October 8, 2021 | OPINION | By Star Goudriaan | Photo courtesy of the author

On Sept. 30, 2021, prolific critical theorist Jack Halberstam gave a talk at Edith Kinney Gaylord Cornerstone Arts Center entitled “An Aesthetics of Collapse: Coming Undone with Alvin Baltrop and Pauline Oliveros.” 

The crux of his argument was, as the name suggests, a call for rethinking the unmaking of lifeworlds by basking in or embracing nothingness via the collapse of architecture, anarchitecture, ruin cruising, and eroticism in Alvin Baltrop’s photography and larger cultural trends. 

While Baltrop’s photography of the Hudson River piers has often been regarded in terms of his depiction of gay masculine bodies, Halberstam wants to shift the viewer’s attention to the falling of the edifices. In doing this, the hope is to create a new way of looking at the world that privileges collapse over progress, a snapshot of a particular moment of falling out of oppressive logics of modernity. 

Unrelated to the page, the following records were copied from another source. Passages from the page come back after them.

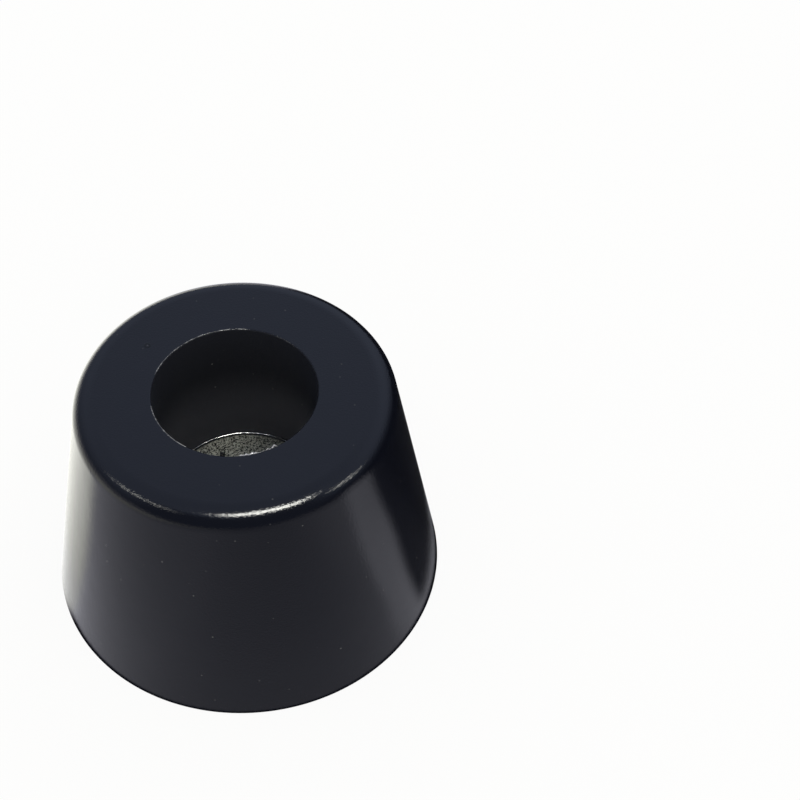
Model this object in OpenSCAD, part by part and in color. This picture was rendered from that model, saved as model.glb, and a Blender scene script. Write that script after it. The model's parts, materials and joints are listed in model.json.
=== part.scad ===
// Rubber foot for cabinets, cases and benches: a tapered round foot moulded
// in one shot around a steel washer. It is screwed on through the narrow end,
// so the screw head sinks into the mouth and bears on the washer.
// The wide face lies on z = 0 and the narrow end is at the top.

/* [Foot] */
// Diameter of the wide mounting face, where the side would meet its plane
base_d = 38; // [30:0.5:60]
// Diameter of the narrow end, where the side would meet its plane
rim_d = 29.6; // [24:0.1:38]
// Height from the wide face to the narrow end
foot_h = 25; // [20:0.5:50]
// Radius of the rounded shoulder round the narrow end
rim_round = 2.2; // [0.5:0.1:4]
// Radius of the edge round the wide face
base_round = 0.1; // [0.05:0.05:1.5]

/* [Mouth] */
// Diameter of the mouth that takes the screw head
mouth_d = 15.4; // [11:0.1:21]
// Depth from the narrow end down to the washer
mouth_depth = 15.1; // [6:0.1:20]
// Radius of the lip round the mouth
mouth_lip = 0.15; // [0.05:0.05:1]

/* [Screw hole] */
// Diameter of the hole through the washer and the rubber under it
screw_d = 7.5; // [3:0.1:10]
// Radius of the lip round the hole in the wide face
screw_lip = 0.25; // [0.1:0.05:0.8]

/* [Washer] */
// Thickness of the steel washer
washer_t = 1.6; // [0.8:0.1:3]
// How far the washer's edge reaches into the rubber past the mouth
washer_grip = 1.8; // [0.8:0.1:3.5]
// Radius of the washer's punched edge at its hole
washer_roll = 0.25; // [0.1:0.05:0.4]
// Gap round the washer's outer edge
washer_gap = 0.05; // [0.02:0.01:0.3]

/* [Hidden] */

$fn = 96;

base_r = base_d / 2;
rim_r = rim_d / 2;
mouth_r = mouth_d / 2;
screw_r = screw_d / 2;
washer_r = mouth_r + washer_grip;

// Heights of the washer's two faces
washer_top = foot_h - mouth_depth;
washer_bottom = washer_top - washer_t;

// Angle by which the side leans in from upright
lean = atan((base_r - rim_r) / foot_h);

// Centres of the two arcs that round the outline, each tangent to the side
rim_arc = [rim_r - rim_round * tan((90 - lean) / 2), foot_h - rim_round];
base_arc = [base_r - base_round * tan((90 + lean) / 2), base_round];

// Cuts run this far past the faces that they open
past = 1;

// The point at which an arc meets the leaning side
function on_side(centre, radius) = centre + radius * [cos(lean), sin(lean)];

// Half section of the outside: flat ends, a straight leaning side, round edges
module outline() {
    polygon([
        [0, 0],
        [base_arc.x, 0],
        on_side(base_arc, base_round),
        on_side(rim_arc, rim_round),
        [rim_arc.x, foot_h],
        [0, foot_h],
    ]);
    translate(base_arc) circle(base_round);
    translate(rim_arc) circle(rim_round);
}

// Half section of the material that a round lip takes off a bore's corner
module lip_cut(bore_r, lip) {
    difference() {
        translate([bore_r - past, 0]) square([past + lip, lip + past]);
        translate([bore_r + lip, 0]) circle(lip);
        translate([bore_r + lip, -past]) square([lip, 2 * past + lip]);
    }
}

// Half section of the mouth with its lip at the narrow end
module mouth() {
    translate([0, washer_top]) square([mouth_r, mouth_depth + past]);
    translate([0, foot_h - mouth_lip]) lip_cut(mouth_r, mouth_lip);
}

// Half section of the groove in which the washer's edge is held
module washer_seat() {
    translate([0, washer_bottom]) square([washer_r + washer_gap, washer_t]);
}

// Half section of the screw hole with its lip at the wide face
module screw_hole() {
    translate([0, -past]) square([screw_r, past + washer_top]);
    translate([0, screw_lip]) mirror([0, 1]) lip_cut(screw_r, screw_lip);
}

// The moulded rubber body
module rubber_body() {
    color("#26272c")
        rotate_extrude()
            difference() {
                outline();
                mouth();
                washer_seat();
                screw_hole();
            }
}

// The steel washer, its hole's upper edge rolled over by the punch
module steel_washer() {
    roll_arc = [screw_r + washer_roll, washer_top - washer_roll];
    color("#8f8e86")
        rotate_extrude() {
            polygon([
                [screw_r, washer_bottom],
                [washer_r, washer_bottom],
                [washer_r, washer_top],
                [roll_arc.x, washer_top],
                [screw_r, roll_arc.y],
            ]);
            translate(roll_arc) circle(washer_roll);
        }
}

rubber_body();
steel_washer();
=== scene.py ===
"""A moulded rubber foot that stands on its wide face, with a steel washer at the floor of its mouth."""

import json
import math

import bpy
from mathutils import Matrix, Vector


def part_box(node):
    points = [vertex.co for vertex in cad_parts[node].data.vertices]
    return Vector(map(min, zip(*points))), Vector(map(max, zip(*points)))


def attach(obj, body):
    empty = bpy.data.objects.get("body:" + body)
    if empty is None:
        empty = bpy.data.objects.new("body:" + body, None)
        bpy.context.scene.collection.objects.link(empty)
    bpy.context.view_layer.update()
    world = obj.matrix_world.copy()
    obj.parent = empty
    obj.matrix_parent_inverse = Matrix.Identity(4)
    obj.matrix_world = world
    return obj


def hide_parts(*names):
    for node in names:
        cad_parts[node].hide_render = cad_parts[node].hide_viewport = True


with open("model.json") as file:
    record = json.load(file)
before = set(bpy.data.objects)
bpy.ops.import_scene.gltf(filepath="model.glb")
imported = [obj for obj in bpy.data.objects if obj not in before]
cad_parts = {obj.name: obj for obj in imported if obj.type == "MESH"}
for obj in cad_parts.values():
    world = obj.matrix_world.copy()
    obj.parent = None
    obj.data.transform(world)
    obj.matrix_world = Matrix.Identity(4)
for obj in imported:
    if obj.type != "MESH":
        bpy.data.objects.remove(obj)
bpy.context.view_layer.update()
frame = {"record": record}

MM = 0.001


# Sizes of the foot, in metres

def mount(name):
    """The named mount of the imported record."""
    return next(m for m in frame["record"]["mounts"] if m["name"] == name)


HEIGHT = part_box("rubber_body")[1].z
MOUTH_RADIUS = mount("screw_head_mouth")["dims"]["r_mm"] * MM
SCREW_RADIUS = mount("screw_hole")["dims"]["r_mm"] * MM

WASHER_LOW, WASHER_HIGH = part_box("steel_washer")
WASHER_RADIUS = WASHER_HIGH.x
WASHER_TOP = WASHER_HIGH.z
WASHER_BOTTOM = WASHER_LOW.z
WASHER_GAP = 0.05 * MM
GROOVE_RADIUS = WASHER_RADIUS + WASHER_GAP

# Radii at which the leaning side would meet the planes of the two faces
BASE_RADIUS = 19.0 * MM
NARROW_RADIUS = 14.8 * MM

# Radii of the rounded edges
SHOULDER = 2.2 * MM
BASE_EDGE = 0.1 * MM
MOUTH_LIP = 0.15 * MM
SCREW_LIP = 0.25 * MM
WASHER_ROLL = 0.25 * MM

# Colours of the finishes and of painted light and shade, in linear light
RUBBER_BLACK = (0.0036, 0.0042, 0.0076, 1.0)
# Painted bounce light from the washer makes the mouth's wall paler low down
LOW_WALL_PAINTED_BOUNCE = (0.075, 0.076, 0.088, 1.0)
HIGH_WALL_BLACK = (0.011, 0.012, 0.0165, 1.0)
DUST_GREY = (0.16, 0.16, 0.15, 1.0)
# Painted shade on the pit's ring and painted light in its heart
PIT_RING_PAINTED_SHADE = (0.0, 0.0, 0.0, 1.0)
PIT_HEART_PAINTED_LIGHT = (0.03, 0.03, 0.035, 1.0)
STEEL_DARK = (0.012, 0.012, 0.01, 1.0)
STEEL_BRIGHT = (0.56, 0.545, 0.44, 1.0)
# Painted shadow on the washer round its edge, where the seal bead sits
SEAL_SHADOW_BLACK = (0.01, 0.01, 0.01, 1.0)

# Noise cells in a metre, for each grain
RUBBER_GRAIN = 5200.0
RUBBER_WAVE = 350.0
RUBBER_DUST = 700.0
FLASH_PATCHES = 2500.0
STEEL_GRAIN = 6800.0

# How far each part of the rubber's relief stands out, against the others
GRAIN_RELIEF = 3.6
WAVE_RELIEF = 3.0
PIT_RELIEF = 6.0

# Roughness of the moulded skin, and what the grain and the matte mouth add to it
SKIN_ROUGHNESS = 0.085
GRAIN_ROUGHNESS = 0.05
MOUTH_ROUGHNESS = 0.4

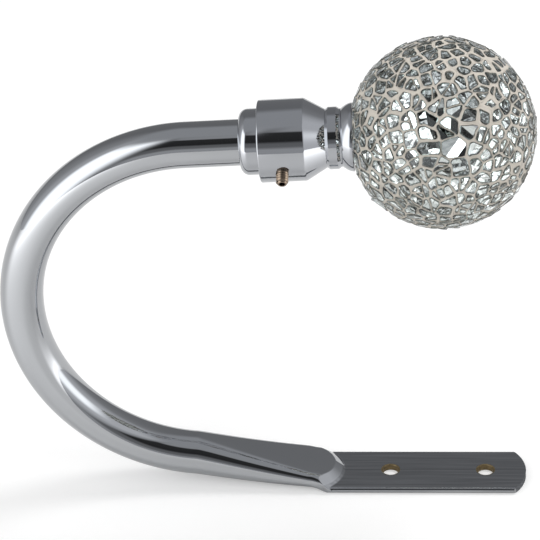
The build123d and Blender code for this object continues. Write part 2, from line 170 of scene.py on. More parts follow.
class TiebackMosaicSettings(bpy.types.PropertyGroup):
    """Sizes of the mirror shards and of the grout between them."""

    ball_station: millimetres("Ball station", 2.0, "Centre of the ball along the collar's axis")
    glass_radius: millimetres("Glass radius", 32.78, "Radius of the ball over the glass")
    grout_radius: millimetres("Grout radius", 32.45, "Radius of the ball over the grout")
    bed_radius: millimetres("Bed radius", 31.2, "Radius of the grout bed under the glass")
    mount_flat: millimetres("Mount flat", 11.4, "Radius of the bare flat at the collar")
    shortening: number("Shortening", 0.979, "Length of the ball along its axis over its width")
    spacing: millimetres("Spacing", 3.75, "Least distance between the middles of two cells")
    front_growth: number("Front growth", 0.75, "How much larger the cells in front are")
    chip_area: number("Chip area", 14.0, "Usual area of a chip of glass, in square millimetres")
    wander: millimetres("Wander", 0.75, "How far the broken edges stray from straight lines")
    joint: millimetres("Joint", 1.05, "Usual width of the grout joints")
    crack_joint: millimetres("Crack joint", 0.45, "Width of the joints across one broken cell")
    glass_height: millimetres("Glass height", 1.0, "Height of a chip up to its worn edge")
    edge_width: millimetres("Edge width", 0.24, "Width of the worn edge of a chip")
    edge_drop: millimetres("Edge drop", 0.16, "Height of the worn edge of a chip")
    hairline: millimetres("Crack", 0.04, "Width of the hairline cracks in the silvering")
    splinter_area: number("Splinter area", 4.5, "Area between the cracks, in square millimetres")
    chip_tilt: degrees("Chip tilt", 5.5, "Usual tilt of a chip in its bed")
    splinter_tilt: degrees("Splinter tilt", 17.0, "Largest tilt of the silver between cracks")
    seed: bpy.props.IntProperty(name="Seed", description="Seed of the mosaic", default=11)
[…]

Halberstam explicitly expressed that we live in a moment where climate catastrophe is imminent: The uncontrolled blending of animal and human networks has brought us COVID-19, predatory lending has led to the convergence of speculative capitalism and debt, and right-wing neo-nationalism has visibly taken hold of our political systems. 

The point is that while capitalism displays an image of constant accumulation and surplus, the aesthetics of collapse reminds us that our larger economic world is punctuated by loss, debt, and deficit. And it is not that negative currencies are an inverted byproduct of business as usual but that they are a direct product of the way global neoliberalism functions. 

Halberstam situated Baltrop’s photography in a New York City of the 1970s where buildings were simultaneously naturally falling down and being burnt to the ground in the Bronx by property owners in order to collect insurance money at the expense of inhabitants. 

Halberstam offered an alternative reading of Baltrop’s work not only as homosexual eroticism in an interesting setting, but also as the depiction of collapsing buildings that take on, in themselves, the role of a protagonist. He even showed a photograph where no person was present, pointing to the potential for art making by non-human subjects. 

Anna Lowenhaupt Tsing’s “The Mushroom at the End of the World: On the Possibility of Life in Capitalist Ruins” was brought up during the talk and later in the Q&A. The book touches on similar issues of finding alternative ways of being in the wake of progress. It rings of posthumanism, a philosophy that attempts to decenter and destabilize the human subject in hopes of reimagining agency. 

All very inspiring, but we probably would be amiss to forget the people who were negatively affected by the collapse the photographs depict and by the burning of the Bronx buildings for the collection of insurance money. 

It is important to acknowledge the role that already-existent power relations historically played and still play in creating and being able to, once set in motion, turn away from the collapse.

I would argue that the edifices Baltrop depicts are not canvases of nothingness. They continue to hold, as they come down to us through photography and as they remain haunting that which has now replaced them at their physical sites, specters of meaning, alternative futures, and interpretations of human experience, like sex. 

We also should center the people who are currently being dispossessed and killed by legacies of colonial capitalism, fascism, climate destruction, and the rise of neoliberal politics. 

If these systems mentioned are the things which should be collapsing, it would be difficult to agree that all bodies should engage in a self-negation on par with Fred Herko’s famous leap into death in order to bring about such collapse.